Smaller temple outside Mahalaxmi temple

Unfortunately, we could not take photos of the large temple. This smaller temple is close to the complex entrance.

Compared to the temple complex, the temple interior is relatively small. Like Haji Ali, the crowd is divided by gender. This practice is not typical in Hindu temples, but because Mahalaxmi draws such large, diverse crowds, it is a precaution to ensure women’s propriety. We made our way through the line as the guards let alternating groups of men and women enter. When I arrived at the altar, I placed my offering on a little metal dais that resembled an airport baggage claim turnstile and waited for the priest to return my offering plate. I received a bit more than I offered, including a coconut that was not part of the original offering. Because the offerings are now blessed and sacred, they can only be disposed of by immersion in the sea or at special bins in the temple complex. The coconut that I received had to be consumed.

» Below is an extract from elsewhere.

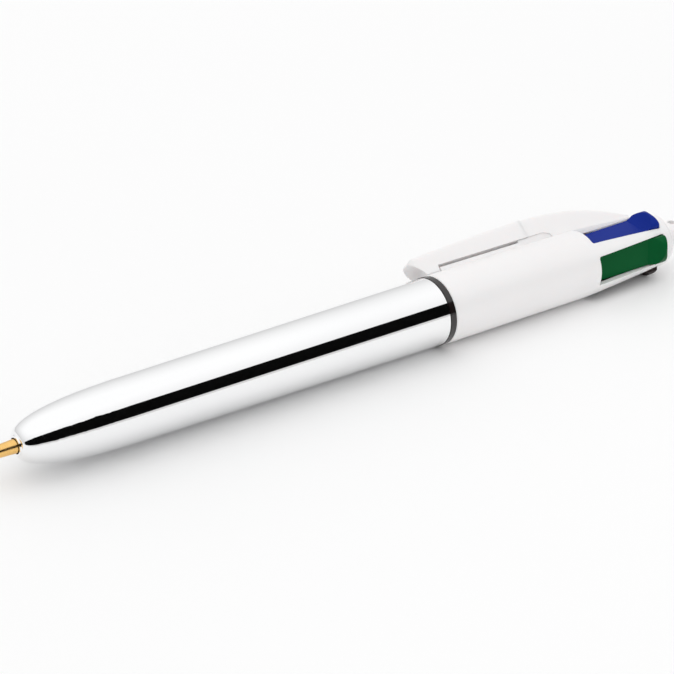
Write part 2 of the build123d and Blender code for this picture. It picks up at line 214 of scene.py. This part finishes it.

I decided to dispose of my flowers in the sea. As we exited the main temple, we turned right to access the sea-facing area where we could release our offerings to the sea. Still in our bare feet, we entered the blazing hot, sun-drenched patio area; the soles of our feet were promptly scorched. It certainly encourages you to make your offering quickly so that others can do the same.

Brian gave the coconut to one of the beggars inside the temple complex: an old woman who held her apron out so that she could catch whatever people tossed her way. Brian gently laid the coconut in her apron and kept walking. We do that a lot here. We keep walking. We walk by starving children; we walk by beggars; we walk by street dogs; we walk by Muslims, Sikhs, Hindus, and Christians; we walk by Indians, Americans, Germans, Chinese, and Brits. We all walk along that pothole-riddled, left-hand-driving, lanes-and-stop-signs-are-optional road together.